Commissioner of Internal Revenue
- In office April 19, 1893 – November 26, 1896
- President: Grover Cleveland
- Preceded by: John W. Mason
- Succeeded by: William St. John Forman
- In office March 20, 1885 – March 20, 1889
- President: Grover Cleveland
- Preceded by: Walter Evans
- Succeeded by: John W. Mason

Personal details
- Born: August 18, 1848 Cabell County, Virginia (present day West Virginia)
- Died: February 22, 1921 (aged 72) Huntington, West Virginia
- Party: Democratic

= Joseph S. Miller =

Commissioner of Internal Revenue

Joseph S. Miller (August 18, 1848 – February 22, 1921) was the eleventh and thirteenth Commissioner of Internal Revenue at the Internal Revenue Service in the United States. His state was West Virginia.

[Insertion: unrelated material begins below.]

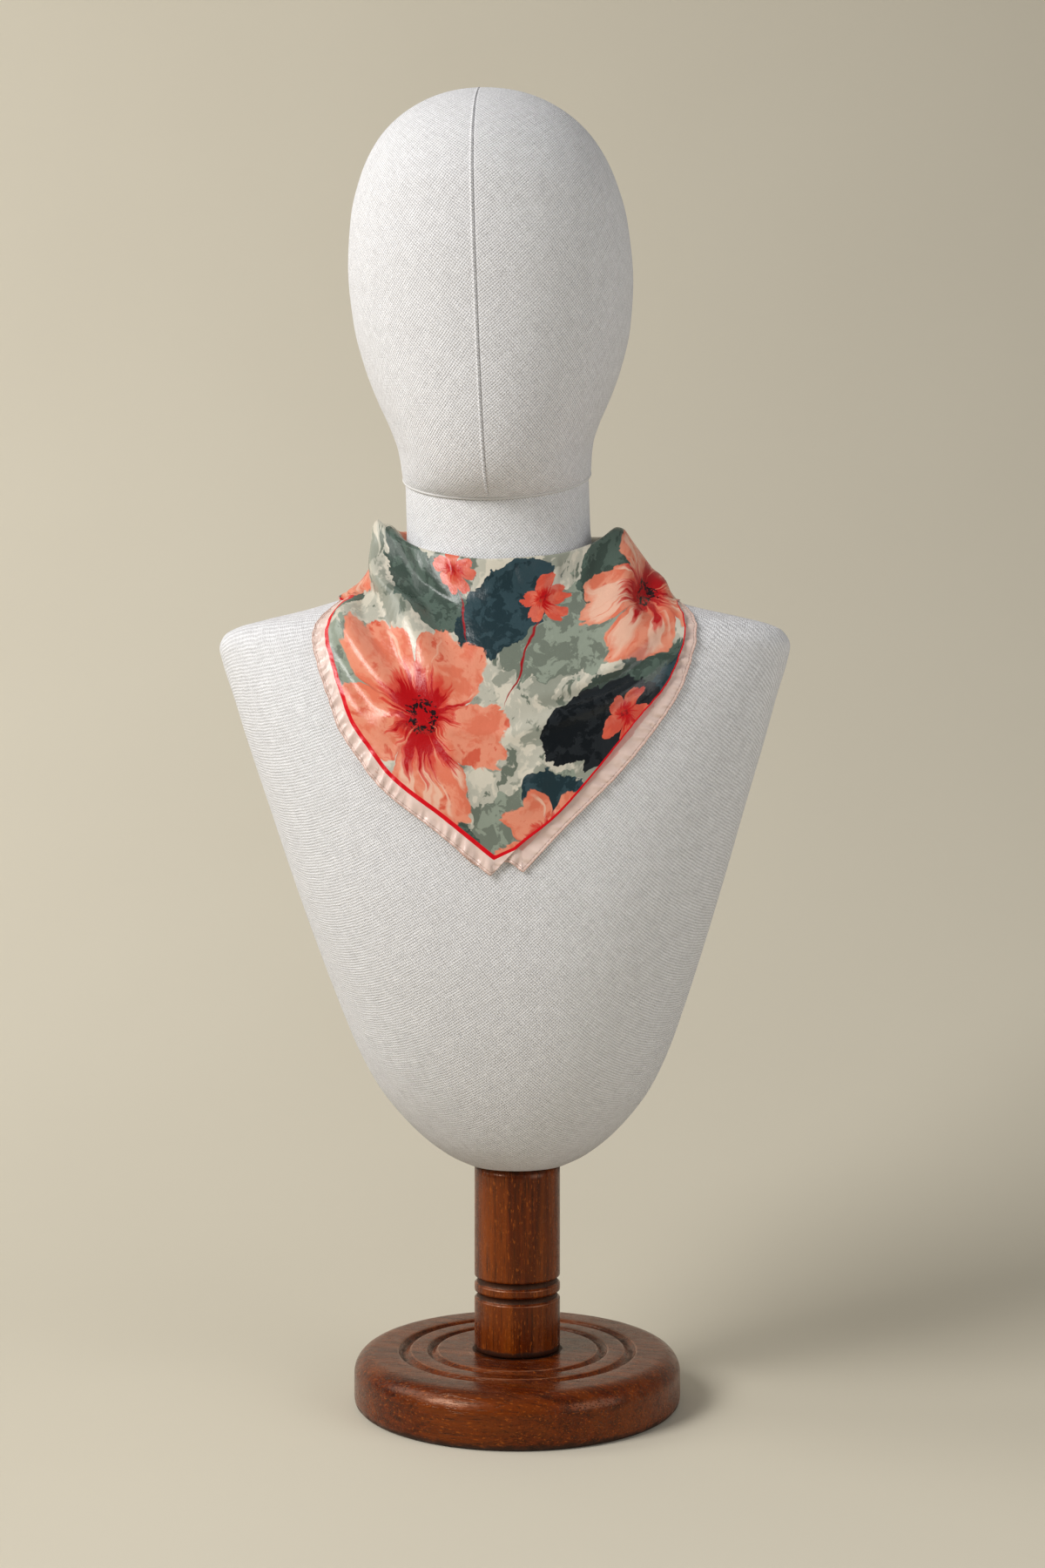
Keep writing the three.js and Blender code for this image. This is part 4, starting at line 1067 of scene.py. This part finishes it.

==Early life and education==
Joseph S. Miller was born on August 18, 1848, in Cabell County, Virginia, now part of West Virginia. Miller was of German descent. Miller received a common school education, and then attended and graduated Beach Grove Academy in Ashland, Kentucky.

==Career==
Miller served as clerk for the Circuit Court of Cabell County from 1860 to January 1873. Miller served as Clerk of the County Court from 1873 to 1875. Miller served as clerk of the Senate of West Virginia from 1872 to 1876. Miller served as councilman for Barboursville from 1874 to 1875. He later served two terms as West Virginia State Auditor. Initially, Miller ran in the 1884 West Virginia gubernatorial election, but dropped his campaign before the Democratic Convention, and backed the nominee, Emanuel Willis Wilson.

Miller, appointed by President Grover Cleveland, served as IRS Commissioner from March 20, 1885, to March 20, 1889, and from April 19, 1893, to November 26, 1896.

==Personal life==
Miller was married and had children.

==Death==
Miller died on February 22, 1921, in a hospital in Huntington, West Virginia.